3. How to Resolve Multicollinearity

A. Aggregating Similar Campaigns

  • Combine campaigns with similar targeting, objectives, or platforms to reduce redundancy.
  • Example: Instead of modeling Facebook Video Ads and Facebook Carousel Ads separately, aggregate them into Facebook Ads.

B. Adding Constraints in Model Training

  • Apply regularization techniques such as Ridge Regression (L2) to reduce variance and stabilize coefficients.
  • Introduce priors in Bayesian models to guide attribution toward realistic values.

C. Removing Redundant Variables

  • If multiple channels track similar activity (e.g., Google Search Ads and Branded Search Ads), consider removing the less critical one.
  • If variables contribute little to model accuracy (low statistical significance), remove them.

D. Running Incrementality Tests

  • Use Geo-Experiments or Conversion Lift Studies to isolate individual channel effects.
  • Apply findings to calibrate the model and refine multicollinearity assumptions.

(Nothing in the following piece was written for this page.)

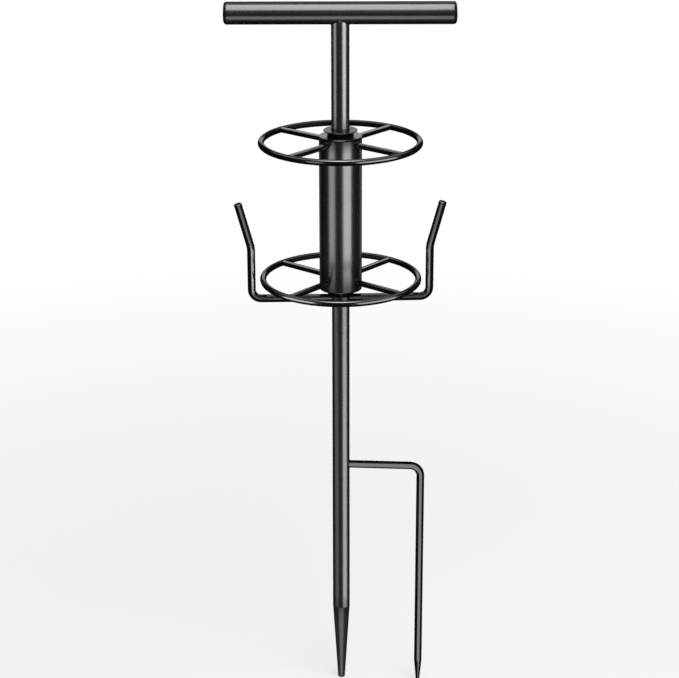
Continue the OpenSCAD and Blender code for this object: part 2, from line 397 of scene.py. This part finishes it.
# studio: the parts that a lamp can be reflected in
litParts = {
    "post": ["post_tube", "collar_weld"],
    "point": ["spike_point"],
    "roller": ["roller_tube"],
    "handle": ["handle_tube", "handle_cap_left", "handle_cap_right", "handleBead"],
    "handleTube": ["handle_tube"],
    "flat": ["stop_collar", "upper_bush", "lower_bush", "thrust_washer"],
    "leftArm": ["guard_arm_left"],
    "rightArm": ["guard_arm_right"],
    "prong": ["side_prong"],
    "armBeads": ["guardBeads", "prongBead"],
    "upperRing": ["upper_ring"],
    "lowerRing": ["lower_ring"],
    "spokes": ["upperSpokeBeads", "lowerSpokeBeads"]
              + [name for name in nodes if "spoke" in name and "weld" not in name],
}
# strips stand upright from low to high, and boxes are aimed at a spot
studio = {
    "aim": Vector((0, 0, 0.15)),
    "strips": {
        "postRight": {"azimuth": 50, "low": -0.30, "high": 1.30, "distance": 1.7, "width": 1.25,
                      "radiance": 13.0, "on": ["post"]},
        "postRightFoot": {"azimuth": 51, "low": -2.2, "high": -0.42, "distance": 1.7, "width": 1.75,
                          "radiance": 7.3, "on": ["post"]},
        "postLeft": {"azimuth": -69, "low": -0.30, "high": 1.30, "distance": 1.7, "width": 1.0,
                     "radiance": 5.5, "on": ["post"]},
        "postLeftFoot": {"azimuth": -58, "low": -2.2, "high": -0.42, "distance": 1.7, "width": 1.8,
                         "radiance": 1.3, "on": ["post"]},
        "rollerRight": {"azimuth": 36, "low": -0.90, "high": 0.50, "distance": 1.7, "width": 1.35,
                        "radiance": 3.85, "on": ["roller"]},
        "rollerLeft": {"azimuth": -47, "low": -0.90, "high": 0.50, "distance": 1.7, "width": 1.0,
                       "radiance": 2.15, "on": ["roller"]},
        "rollerRimRight": {"azimuth": 136, "low": -1.00, "high": 0.80, "distance": 1.7, "width": 0.6,
                           "radiance": 0.28, "on": ["roller"]},
        "rollerRimLeft": {"azimuth": -145, "low": -1.00, "high": 0.80, "distance": 1.7, "width": 0.5,
                          "radiance": 0.2, "on": ["roller"]},
        "backStrip": {"azimuth": 180, "low": -0.8, "high": 0.15, "distance": 1.7, "width": 0.8,
                      "radiance": 3.6,
                      "on": ["post", "point", "leftArm", "rightArm", "prong", "armBeads"]},
        "rollerBack": {"azimuth": 180, "low": -0.8, "high": 0.15, "distance": 1.7, "width": 0.8,
                       "radiance": 1.5, "on": ["roller"]},
        "pointFront": {"azimuth": 0, "low": -2.2, "high": -0.70, "distance": 1.7, "width": 2.4,
                       "radiance": 3.3, "on": ["point"]},
        "pointRight": {"azimuth": 85, "low": -2.2, "high": -0.60, "distance": 1.7, "width": 2.0,
                       "radiance": 0.2, "on": ["point"]},
        "pointLeft": {"azimuth": -85, "low": -2.2, "high": -0.60, "distance": 1.7, "width": 2.0,
                      "radiance": 0.2, "on": ["point"]},
        "ringRight": {"azimuth": 52, "low": -0.36, "high": 1.0, "distance": 1.7, "width": 1.9,
                      "radiance": 2.0, "on": ["upperRing", "lowerRing"]},
        "lowRingLeft": {"azimuth": -60, "low": -0.36, "high": 1.0, "distance": 1.7, "width": 1.5,
                        "radiance": 2.5, "on": ["lowerRing"]},
        "topRingLeft": {"azimuth": -35, "low": -0.36, "high": 1.0, "distance": 1.7, "width": 0.6,
                        "radiance": 0.9, "on": ["upperRing"]},
        "leftFront": {"azimuth": 22, "low": 0.09, "high": 0.16, "distance": 0.24, "width": 0.34,
                      "radiance": 9.0, "on": ["leftArm"]},
        "rightFront": {"azimuth": -8, "low": 0.09, "high": 0.16, "distance": 0.24, "width": 0.4,
                       "radiance": 4.0, "on": ["rightArm"]},
        "leanFront": {"azimuth": 0, "low": 0.16, "high": 0.42, "distance": 0.24, "width": 0.30,
                      "radiance": 1.9, "on": ["leftArm", "rightArm"]},
        "prongFront": {"azimuth": 19, "low": -0.45, "high": 0.3, "distance": 0.26, "width": 0.4,
                       "radiance": 2.9, "on": ["prong"]},
    },
    "boxes": {
        "topBox": {"azimuth": 0, "elevation": 73, "distance": 1.6, "width": 0.7, "height": 1.56,
                   "radiance": 9.8, "on": ["handle"]},
        "lowBox": {"azimuth": 0, "elevation": -36, "distance": 4.0, "width": 1.6, "height": 2.3,
                   "radiance": 3.7, "on": ["handle"]},
        "wireBox": {"azimuth": 180, "elevation": 72, "distance": 1.2, "width": 2.4, "height": 2.0,
                    "radiance": 2.6, "on": ["spokes"]},
        "armBox": {"azimuth": 180, "elevation": 72, "distance": 1.2, "width": 2.4, "height": 2.0,
                   "radiance": 4.0, "on": ["leftArm", "rightArm"]},
        "ringBox": {"azimuth": 180, "elevation": 80, "distance": 1.2, "width": 2.4, "height": 1.4,
                    "radiance": 0.45, "on": ["upperRing", "lowerRing"]},
        "ringBack": {"azimuth": 180, "elevation": 18, "distance": 1.7, "width": 1.1, "height": 0.18,
                     "radiance": 1.2, "on": ["upperRing", "lowerRing"]},
        "flatBack": {"azimuth": 180, "elevation": 14, "distance": 1.7, "width": 1.6, "height": 0.9,
                     "radiance": 1.3, "on": ["flat"]},
        "handleBack": {"azimuth": 180, "elevation": 48, "distance": 1.6, "width": 1.0, "height": 0.9,
                       "radiance": 0.3, "on": ["handle"]},
        "handleSideRight": {"azimuth": 90, "elevation": 48, "distance": 1.6, "width": 0.9, "height": 1.3,
                            "radiance": 5.0, "on": ["handleTube"]},
        "handleSideLeft": {"azimuth": -90, "elevation": 48, "distance": 1.6, "width": 0.9, "height": 1.3,
                           "radiance": 5.0, "on": ["handleTube"]},
        "capRight": {"azimuth": 140, "elevation": 14, "distance": 1.6, "width": 0.6, "height": 0.6,
                     "radiance": 3.0, "on": ["handle"]},
        "capLeft": {"azimuth": -140, "elevation": 14, "distance": 1.6, "width": 0.6, "height": 0.6,
                    "radiance": 2.4, "on": ["handle"]},
        "handleFront": {"azimuth": 0, "elevation": 25, "distance": 1.6, "width": 1.6, "height": 0.4,
                        "radiance": 0.35, "on": ["handle"]},
        "handleFloor": {"azimuth": 0, "elevation": -58, "distance": 3.0, "width": 1.6, "height": 1.0,
                        "radiance": 0.35, "on": ["handle"]},
        "flatFront": {"azimuth": 4, "elevation": -14, "distance": 1.2, "width": 0.22, "height": 0.30,
                      "radiance": 0.9, "on": ["flat"]},
        "flatTop": {"azimuth": 0, "elevation": 78, "distance": 1.2, "width": 0.6, "height": 0.6,
                    "radiance": 10.0, "on": ["flat"]},
        "frontGrid": {"azimuth": 0, "elevation": 80, "distance": 0.45, "width": 0.30, "height": 0.22,
                      "aim": Vector((0, -0.12, 0.20)), "spread": 48,
                      "radiance": 0.36, "on": ["upperRing", "lowerRing"]},
    },
    "softKey": {"azimuth": 35, "elevation": 55, "distance": 2.6, "width": 2.0, "height": 2.0,
                "radiance": 4},
    "ambient": 0.45,
}


def direction(azimuth, elevation):
    a, e = math.radians(azimuth), math.radians(elevation)
    return Vector((math.sin(a) * math.cos(e), -math.cos(a) * math.cos(e), math.sin(e)))


def softBox(name, spec, aim):
    data = bpy.data.lights.new(name, "AREA")
    data.shape = "RECTANGLE"
    data.size, data.size_y = spec["width"], spec["height"]
    data.energy = spec["radiance"] * math.pi * spec["width"] * spec["height"]
    data.spread = math.radians(spec.get("spread", 180))
    lamp = bpy.data.objects.new(name, data)
    away = direction(spec["azimuth"], spec["elevation"])
    lamp.location = aim + away * spec["distance"]
    lamp.rotation_mode = "QUATERNION"
    lamp.rotation_quaternion = away.to_track_quat("Z", "Y")
    lamp.visible_camera = False
    bpy.context.scene.collection.objects.link(lamp)
    return lamp


# a lamp that only gives the named parts their highlight
def highlight(name, spec, aim):
    lamp = softBox(name, spec, aim)
    lamp.visible_diffuse = False
    lit = bpy.data.collections.new(name + "Parts")
    for part in spec["on"]:
        for piece in litParts[part]:
            lit.objects.link(bpy.data.objects[piece])
    lamp.light_linking.receiver_collection = lit


for name, spec in studio["strips"].items():
    middle = Vector((0, 0, (spec["high"] + spec["low"]) / 2))
    highlight(name, {**spec, "elevation": 0, "height": spec["high"] - spec["low"]}, middle)
for name, spec in studio["boxes"].items():
    highlight(name, spec, spec.get("aim", studio["aim"]))
softBox("softKey", studio["softKey"], studio["aim"]).visible_glossy = False
print("lamps hung")


# 1 for camera, glossy and transmission rays, 0 for the rays that light the stake
def seenRays(tree):
    path = newNode(tree, "ShaderNodeLightPath")
    mirrored = newNode(tree, "ShaderNodeMath", operation="MAXIMUM")
    seen = newNode(tree, "ShaderNodeMath", operation="MAXIMUM")
    link(tree, path.outputs["Is Camera Ray"], mirrored.inputs[0])
    link(tree, path.outputs["Is Glossy Ray"], mirrored.inputs[1])
    link(tree, mirrored.outputs[0], seen.inputs[0])
    link(tree, path.outputs["Is Transmission Ray"], seen.inputs[1])
    return seen.outputs[0]


def makeWorld(spec):
    world = bpy.data.worlds.new("paleRoom")
    bpy.context.scene.world = world
    world.use_nodes = True
    tree = world.node_tree
    tree.nodes.clear()
    ambient = fill(newNode(tree, "ShaderNodeBackground"), Color=(1, 1, 1, 1), Strength=spec["ambient"])
    white = fill(newNode(tree, "ShaderNodeBackground"), Color=(1, 1, 1, 1), Strength=1.0)
    mix = newNode(tree, "ShaderNodeMixShader")
    out = newNode(tree, "ShaderNodeOutputWorld")
    link(tree, seenRays(tree), mix.inputs[0])
    link(tree, ambient.outputs[0], mix.inputs[1])
    link(tree, white.outputs[0], mix.inputs[2])
    link(tree, mix.outputs[0], out.inputs["Surface"])


makeWorld(studio)

bpy.context.scene.view_settings.view_transform = "Standard"

# floor: it fades from pale round the stake to white further out
paleFloor = {
    "size": 12.0,
    "color": (0.86, 0.86, 0.86, 1),
    "fadeRadii": (0.35, 1.6),
    "whiteShare": (0.62, 1.0),
}


def makeFloor(spec, height):
    def sheet(shape):
        bmesh.ops.create_grid(shape, x_segments=1, y_segments=1, size=spec["size"] / 2)

    floor = addMesh("studioFloor", sheet)
    floor.location.z = height
    floor.visible_glossy = False
    floor.visible_shadow = False
    material, tree = emptyMaterial("paleFloor")
    matt = fill(newNode(tree, "ShaderNodeBsdfDiffuse"), Color=spec["color"])
    glow = fill(newNode(tree, "ShaderNodeEmission"), Color=(1, 1, 1, 1), Strength=1.0)
    mix = newNode(tree, "ShaderNodeMixShader")
    share = newNode(tree, "ShaderNodeMath", operation="MULTIPLY")
    place = newNode(tree, "ShaderNodeTexCoord")
    away = newNode(tree, "ShaderNodeVectorMath", operation="LENGTH")
    near, far = spec["fadeRadii"]
    least, most = spec["whiteShare"]
    fade = fill(newNode(tree, "ShaderNodeMapRange", interpolation_type="SMOOTHSTEP"),
                From_Min=near, From_Max=far, To_Min=least, To_Max=most)
    out = newNode(tree, "ShaderNodeOutputMaterial")
    link(tree, place.outputs["Object"], away.inputs[0])
    link(tree, away.outputs["Value"], fade.inputs["Value"])
    link(tree, seenRays(tree), share.inputs[0])
    link(tree, fade.outputs["Result"], share.inputs[1])
    link(tree, share.outputs[0], mix.inputs[0])
    link(tree, matt.outputs[0], mix.inputs[1])
    link(tree, glow.outputs[0], mix.inputs[2])
    link(tree, mix.outputs[0], out.inputs["Surface"])
    floor.data.materials.append(material)


makeFloor(paleFloor, cadBox[0][2])

# black cloth all round, seen only in reflections
tent = {"radius": 6.0, "segments": 48, "rows": 24, "glow": 0.003}


def makeTent(spec, aim):
    def shell(shape):
        bmesh.ops.create_uvsphere(shape, u_segments=spec["segments"], v_segments=spec["rows"],
                                  radius=spec["radius"])

    drape = addMesh("blackTent", shell)
    drape.location = aim
    drape.visible_camera = False
    drape.visible_diffuse = False
    drape.visible_shadow = False
    drape.visible_transmission = False
    material, tree = emptyMaterial("blackCloth")
    glow = fill(newNode(tree, "ShaderNodeEmission"), Color=(1, 1, 1, 1), Strength=spec["glow"])
    out = newNode(tree, "ShaderNodeOutputMaterial")
    link(tree, glow.outputs[0], out.inputs["Surface"])
    drape.data.materials.append(material)


makeTent(tent, studio["aim"])
print("floor and backdrop made")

E. Adjusting Model Granularity

  • If correlations exist due to weekly fluctuations, consider modeling at a daily level.
  • Segmenting by campaign type (e.g., Brand vs. Non-Brand) can also improve separation of effects.

4. Summary & Next Steps

  • Monitor multicollinearity indicators like VIF and correlation matrices.
  • Aggregate similar campaigns to prevent redundant attribution.
  • Use constraints and regularization techniques to stabilize model estimates.
  • Leverage experiments to validate individual channel impact and refine modeling decisions.